Certainly not my kid. Since the aforementioned plot is totally above her head, she loves Green Eggs and Ham for the reasons you should love a cartoon. She loves Sam-I-Am who, voiced by the affable Adam DeVine, and is friendly, magnetic and wacky enough to draw a toddlers attention. She loves the Rivers Cuomo-penned theme song, which burrows into your brain with the velocity of an unloaded sniper rifle clip. It’s funny to imagine, given every other embarrassing, trend-chasing rock Cuomo has forced his band to turn over, that this theme song was the final straw that the rest of Weezer could not sign the bands name too.
So yeah, I get it—looking through the prism of children’s entertainment, it clears the very low bar I need it to: the kid likes watching it, and while she does, I’m not actively annoyed by it. The production value is high enough that its very presence in the air of a room doesn’t give me a low grade headache. The animation style is lushly hand drawn, which is rare in a world where most of the kids show algo-served to us contain uncanny-valley CGI that threaten to turn into a screamer video at any moment. Considering a lot of children’s television don’t meet this metric, this is good!
But the neurosis-laden plot and insistence on giving narrative reverence to a book that only existed to have funny rhymes with silly pictures accompanying them makes it clear that it wasn’t enough for it’s creators to make a mere kids' show. No, this is a kids show that is actually for the parents, and under that prism, it’s painful and pandering.
III.
I remember early on parenthood, I read this review of True And The Rainbow Kingdom written by a mother who was accusing the main character of trading in colonial white-savior tropes (Read: she gets magic powers from a mythical tree to save her friends) and thinking “wow I hope parenting doesn’t poison my brain this hard”. The irony isn’t lost on me that two years later, desperate for stimulation and meaning, my addled brain and I are Wilhelm Scream-ing into the same vacuous void of children’s television.
While I do think Green Eggs and Ham is bad, I’m not particularly offended by it more than I am fascinated by it: It’s bad in a way that feels emblematic of a general rut entertainment is in these days.
While I watched this show, I tried to imagine the incentive structure of how it came together. What was the conglomeration of corporations and artists that came together to make such a high production version of something with no natural audience?
Part of the blame has to lie with the suits at Netflix. Streaming platforms are an in arms race for original content, and for the same reason SiriusXM will try to buoy its relevance by featuring celebrities that don’t understand the medium and barely appear on air, Netflix probably has to do something similar with it’s programming portfolio. Green Eggs and Ham? As a TV Show? Well people recognize it, so lets make it! What started as a bullet point in some junior executive’s portfolio management .ppt eventually had to become an actual show, and when you look at the stacked voice cast for Green Eggs and Ham, it has the energy of a producer throwing money at a concept with no soul to make it too big to fail.
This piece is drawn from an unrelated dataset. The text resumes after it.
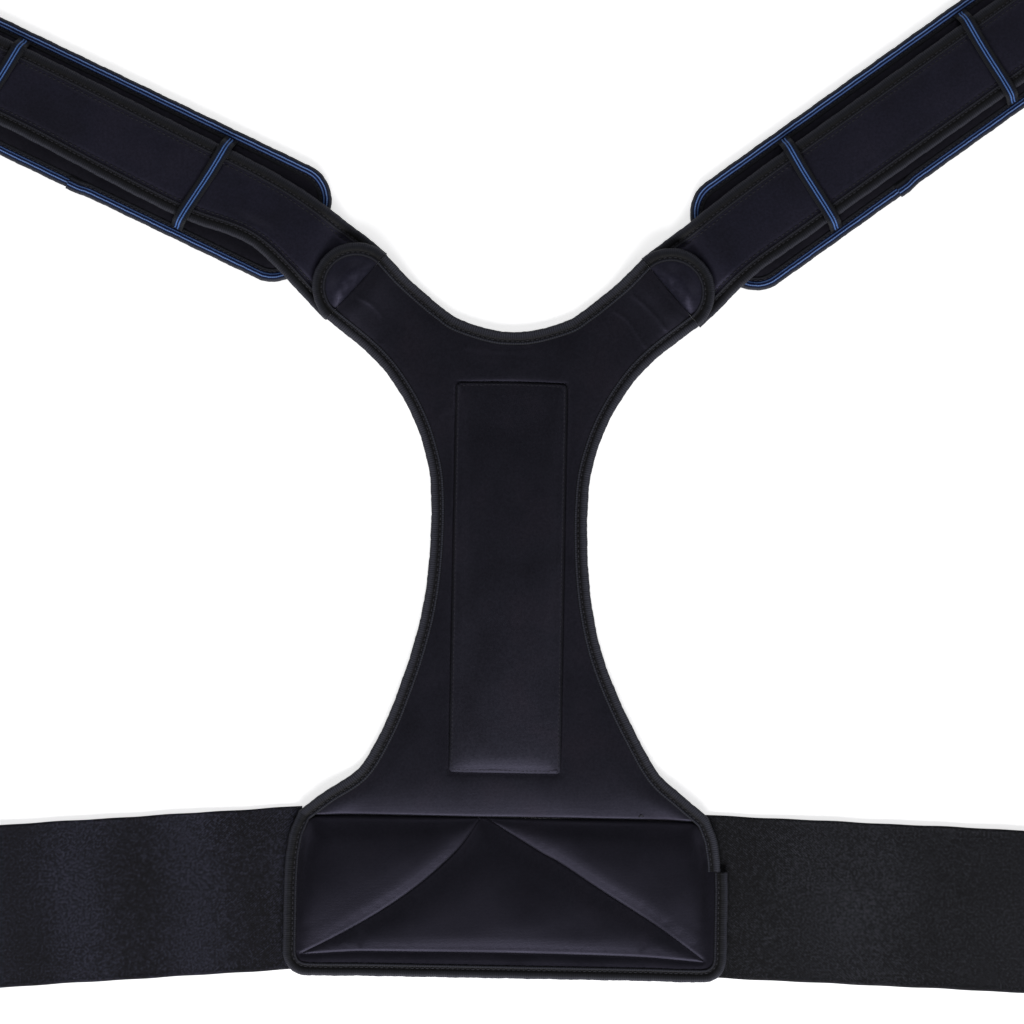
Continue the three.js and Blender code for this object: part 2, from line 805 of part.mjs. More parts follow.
// Height of a strap: on the surface, up a ramp onto the pad and down again behind it.
function strapLift(side) {
  const pad = padFrame(side);
  return (x, y) => {
    const along = alongIn(pad, x, y);
    const fromEnd = Math.min(along, padLength - along);
    const rampTop = (strapRampLength * strapRest) / (tabLift + gap / 2) - strapRampLength;
    return strapRest * THREE.MathUtils.clamp(
      (fromEnd + strapRampLength) / (rampTop + strapRampLength),
      0,
      1,
    );
  };
}

function strapHalfWidth(along) {
  const share = THREE.MathUtils.smoothstep(along, 0, strapTaper);
  return THREE.MathUtils.lerp(strapRootWidth, strapWidth, share) / 2;
}

// Places along a strap where a row is needed: close in the bend and on the ramps, far apart on the
// straight stretches, and round the corners of the free end.
function strapStations(side) {
  const close = 8;
  const bendRows = Math.ceil((side.bend - close) / close);
  const stations = [];
  for (let i = 0; i <= bendRows; i++) {
    stations.push({ along: (i / bendRows) * side.bend, narrow: 0 });
  }
  const rampFrom = side.padStart + padLength - close;
  const rampTo = side.padStart + padLength + strapRampLength + close;
  const overPad = 4;
  for (let i = 1; i <= overPad; i++) {
    stations.push({ along: THREE.MathUtils.lerp(side.bend, rampFrom, i / overPad), narrow: 0 });
  }
  const rampRows = 5;
  for (let i = 1; i <= rampRows; i++) {
    stations.push({ along: THREE.MathUtils.lerp(rampFrom, rampTo, i / rampRows), narrow: 0 });
  }
  const cornerSteps = 3;
  for (let i = 0; i <= cornerSteps; i++) {
    const turn = (i / cornerSteps) * (Math.PI / 2);
    const along = strapLength - strapCorner * (1 - Math.sin(turn));
    stations.push({ along, narrow: strapCorner * (1 - Math.cos(turn)) });
  }
  return stations;
}

const strapAcross = [-1, -0.55, 0.55, 1];
for (const [name, side] of Object.entries(lay)) {
  const lift = strapLift(side);
  const stations = strapStations(side);
  const edgeAt = (station, way) => pointIn(
    strapFrame(side, station.along),
    0,
    way * (strapHalfWidth(station.along) - station.narrow),
  );
  const upper = stations.map((station) => edgeAt(station, 1));
  const lower = stations.map((station) => edgeAt(station, -1));
  const root = strapFrame(side, 0);
  const loop = rail([...upper, ...lower.reverse()], -side.sign, {
    startIn: rootLine(root, -1),
    endIn: root.across,
  });
  const strapTape = tape(loop, tapeWidth, lift);
  add(`strap_binding_${name}`, strapTape.body, 'edgeTape');

  const rows = stations.map((station) => {
    const end = Math.min(station.along, strapLength - edgeInset);
    const frame = strapFrame(side, end);
    const half = strapHalfWidth(end) - station.narrow - edgeInset;
    return strapAcross.map((across) => {
      const place = pointIn(frame, 0, across * half);
      const bottom = gap + lift(place.x, place.y);
      return { x: place.x, y: place.y, top: bottom + strapThick, bottom };
    });
  });
  add(`shoulder_strap_${name}`, cut(closedBody(gridTriangles(rows)), [strapTape.room]), 'neoprene');

  const end = strapFrame(side, strapLength);
  const hookFrom = -tapeWidth - gap - hookLength;
  const hookWidth = strapWidth - 2 * (tapeWidth + gap);
  const hookBottom = strapThick + 2 * gap;
  const hook = slab(end, hookFrom, -tapeWidth - gap, hookWidth, hookBottom, hookBottom + hookThick);
  add(`strap_end_${name}`, hook, 'hookTape');
}

// Shoulder pads under the straps, with striped tape all round.
const padAcross = [-1, -0.62, 0.62, 1];
for (const [name, side] of Object.entries(lay)) {
  const frame = padFrame(side);
  const cornerSteps = 3;
  const ends = [];
  for (let i = 0; i <= cornerSteps; i++) {
    const turn = (i / cornerSteps) * (Math.PI / 2);
    ends.push({ along: padCorner * (1 - Math.sin(turn)), narrow: padCorner * (1 - Math.cos(turn)) });
  }
  const nearEnd = [...ends].reverse();
  const farEnd = ends.map(({ along, narrow }) => ({ along: padLength - along, narrow }));
  const stations = [...nearEnd, ...farEnd];
  const upper = stations.map((s) => pointIn(frame, s.along, padWidth / 2 - s.narrow));
  const lower = stations.map((s) => pointIn(frame, s.along, s.narrow - padWidth / 2));
  const round = rail([...upper, ...lower.reverse()], -side.sign, { closed: true });
  const padTape = tape(round, stripedTapeWidth, () => 0, true);
  add(`pad_binding_${name}`, padTape.body, 'stripedTape');

  const flatRows = stations.map((station) => padAcross.map((across) => {
    const along = THREE.MathUtils.clamp(station.along, edgeInset, padLength - edgeInset);
    const half = padWidth / 2 - station.narrow - edgeInset;
    const fromSide = half * (1 - Math.abs(across));
    const fromEdge = Math.min(along, padLength - along, fromSide);
    const share = Math.min(1, fromEdge / padEdgeSlope);
    const place = pointIn(frame, along, across * half);
    const top = THREE.MathUtils.lerp(edgeTop, padThick, share);
    return { x: place.x, y: place.y, top, bottom: 0 };
  }));
  const padBody = cut(closedBody(gridTriangles(flatRows)), [padTape.room]);
  add(`shoulder_pad_${name}`, padBody, 'neoprene');
}

// Loops: striped tape from one edge of the pad over the strap to the other.
const loopTop = strapRest + tapeHeight + gap;
const loopHalf = padWidth / 2 - stripedTapeWidth - gap;
const loopFoot = padThick + gap;
const loopOuter = [
  { out: 1, up: 0 },
  { out: 1, up: 0.84 },
  { out: 0.985, up: 0.96 },
  { out: 0.94, up: 1 },
];
const loopShape = new THREE.Shape();
const archSide = (sign, thinner) => loopOuter.map(({ out, up }) => new THREE.Vector2(
  sign * (out * loopHalf - thinner),
  loopFoot + up * (loopTop + loopThick - loopFoot) - (up > 0 ? thinner : 0),
));
loopShape.setFromPoints([
  ...archSide(1, 0),
  ...archSide(-1, 0).reverse(),
  ...archSide(-1, loopThick),
  ...archSide(1, loopThick).reverse(),
]);
for (const [name, side] of Object.entries(lay)) {
  const insets = { inner: side.innerLoop, outer: side.outerLoop };
  for (const [place, inset] of Object.entries(insets)) {
    const frame = strapFrame(side, side.padStart + inset);
    const lean = frameAt(side.sign, frame.origin.x, frame.origin.y, side.strapAngle + side.loopLean);
    const band = new THREE.ExtrudeGeometry(loopShape, { depth: loopWidth, bevelEnabled: false });
    const along = new THREE.Vector3(lean.dir.x, lean.dir.y, 0);
    const across = new THREE.Vector3(lean.across.x, lean.across.y, 0);
    const up = new THREE.Vector3(0, 0, 1);
    if (side.sign < 0) {
      across.negate();
    }
    const turn = new THREE.Matrix4().makeBasis(across, up, along);
    band.translate(0, 0, -loopWidth / 2);
    band.applyMatrix4(turn);
    band.translate(frame.origin.x, frame.origin.y, 0);
    add(`pad_loop_${name}_${place}`, band, 'stripedTape');
  }
}

export default brace;
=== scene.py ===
# %% [markdown]
# # A posture corrector, lying flat
#
# The brace is sewn from black neoprene with a knitted face. Its edges are bound with folded tape,
# two straps run out under D-shaped tabs, each over a slide-on shoulder pad with blue-striped tape,
# and a wide woven elastic belt is sewn under the quilted lumbar pad on each side.
#
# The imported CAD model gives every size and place. This lesson keeps its plan and its heights, and
# replaces each plain solid by cloth with rolls, seams, stitches and weave.

# %% Load the frame
import math

import bpy
import numpy as np
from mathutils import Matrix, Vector
from mathutils.geometry import delaunay_2d_cdt


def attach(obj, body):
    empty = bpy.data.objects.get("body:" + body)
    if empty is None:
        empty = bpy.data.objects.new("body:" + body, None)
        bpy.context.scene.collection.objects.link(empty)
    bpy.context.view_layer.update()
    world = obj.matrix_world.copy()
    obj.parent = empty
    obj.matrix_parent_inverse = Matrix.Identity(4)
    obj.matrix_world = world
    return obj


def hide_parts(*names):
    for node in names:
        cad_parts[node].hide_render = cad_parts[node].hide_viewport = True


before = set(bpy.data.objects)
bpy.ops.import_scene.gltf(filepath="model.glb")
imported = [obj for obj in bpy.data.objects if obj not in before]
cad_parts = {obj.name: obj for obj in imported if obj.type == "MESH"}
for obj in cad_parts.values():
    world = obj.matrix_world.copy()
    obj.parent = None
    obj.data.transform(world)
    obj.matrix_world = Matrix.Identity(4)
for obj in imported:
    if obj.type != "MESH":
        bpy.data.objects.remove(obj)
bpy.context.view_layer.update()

# %% [markdown]
# ## Camera
#
# The photograph looks straight down from well above, with almost no perspective, so a long lens is
# placed high up. It is turned by one degree, because the brace lies at that angle in the picture.

# %% Camera straight above
MM = 0.001
VIEW_HEIGHT_M = 1.735
VIEW_CENTRE_M = (0.001576, 0.04054)
VIEW_TURN = math.radians(1.05)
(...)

Part of the blame must lie with the writing staff. How many overeducated, job-starved script writers, subsisting off a diet of Grubhub deliveries and podcast appearances, would jump at an opportunity for a soulless gig of spinning up an adaptation of Green Eggs and Ham? These folks have probably written, shopped and scrapped countless passion projects to no professional buzz, so fuck it right? They know they could demo the suits who approved this project whatever they needed to see in a minute long super-cut (Sam-I-Am? ✅ Guy Refusing Eggs? ✅ Guy Accepting Eggs? ✅), so why not use the remaining run time to smuggle in your own story about insecurities and adulthood despite it being a massively awkward fit? At least your industry peers will see you capable of making something emotionally resonant, even if it doesn’t make any sense for Green Eggs and Ham!
But the biggest problem of all must be with the audience, and what it says about how we consume content. How many thousands of parents like myself would click on a Green Eggs and Ham show over some unknown property? What does it means for our attention economy that, as a whole, we want retreads of things we are familiar with instead of something that can be new and evocative on its own terms? If parents want to have a profound experience of art related to their struggles of adulthood and parenthood, but they have to go to a Green Eggs and Ham to do so, doesn’t something about that feel a bit off?
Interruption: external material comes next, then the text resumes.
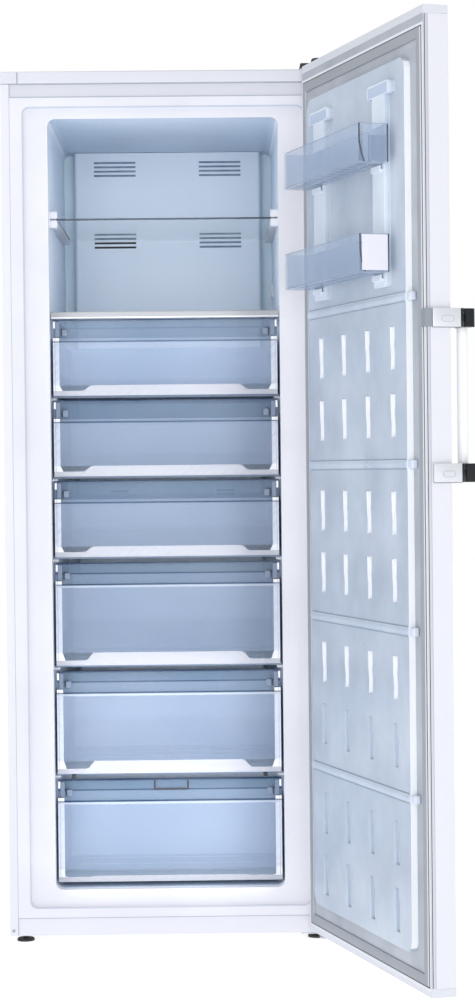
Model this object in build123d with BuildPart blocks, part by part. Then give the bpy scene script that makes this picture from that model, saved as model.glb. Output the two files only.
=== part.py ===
from build123d import *
import os
from math import cos, sin, radians

os.makedirs("parts", exist_ok=True)

# Upright freezer, millimetres.
# +Z up, the open front faces -Y, +X to the right of someone standing in front.
# The origin is on the floor, under the centre of the cabinet.
# The door stands open, as it is found; the drawers and shelves are pushed in.

# ---------------------------------------------------------------- cabinet sizes
cabinet_width = 700
cabinet_depth = 660
cabinet_height = 1890
ground_clearance = 15
steel_sheet = 1
liner_wall = 2
side_insulation = 100
top_insulation = 102
floor_insulation = 98.5
back_insulation = 60
opening_corner = 17

flange_width = 18.5
top_cover_height = 27
top_cover_wall = 2.5
corner_cap_width = 37
corner_cap_depth = 60
top_rail_height = 29
bottom_rail_height = 38
rail_depth = 16
rail_setback = 1.5
ring_margin_side = 28.5
ring_margin_end = 22.5
ring_recess = 8
ring_corner = 14

bay_height = 275
bay_depth = 210
bay_insulation = 54

# ---------------------------------------------------------------- inside sizes
glass = 4
ledge_width = 12
ledge_height = 6.5
ledge_cut = 2
ledge_back_gap = 52
shelf_setback = 45
shelf_back_gap = 20
shelf_side_gap = 1.5
fit_gap = 0.35
upper_shelf_height = 1576
support_width = 17
support_height = 37
support_length = 26
trim_height = 15
trim_depth = 14
trim_wall = 4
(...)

I felt this problem acutely when I tried and stopped watching Wandavision. Wandavision started as this really unsettling Twilight Show concept of two people becoming increasingly self aware they were in a stuck in a series of sitcoms, like some some caped-up version of Too Many Cooks. But about 4 episodes in, the oppressive reality of the Marvel IP came crashing in, reminding you that this is actually continuing the storyline from Endgame and remember when Kat Denning was in that Thor movie and now she’s back!? From that moment on, the show itself lost all of it’s mystique. But would a concept as strange as Wandavision with that budget even exist without that connective tissue to draw eyes to it?
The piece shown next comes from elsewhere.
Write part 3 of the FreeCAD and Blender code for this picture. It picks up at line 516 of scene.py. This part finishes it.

Something seems a bit broken. A Cruella Deville origin story. A 5th Batman in my lifetime. A 2nd Ghostbusters Reboot. What is this fascination with constantly rehashing or navel gazing at the past, and what does it say about what we go to television and movies for? I’m not exactly sure yet, but it feels like a collective desire for media to coddle us instead of challenge us, which feels like an impulse worth fighting against once you become self aware of it.
IV.
Not that you asked, but here is my free idea for a good Green Eggs and Ham show: a Spy vs. Spy or Tom and Jerry type show where Sam-I-Am goes through increasingly elaborate ways to get to get the other guy to try Green Eggs and Ham, involving ridiculous scenarios, conspiracies and crazy contraptions. That’s it. That’s all it ever had to be.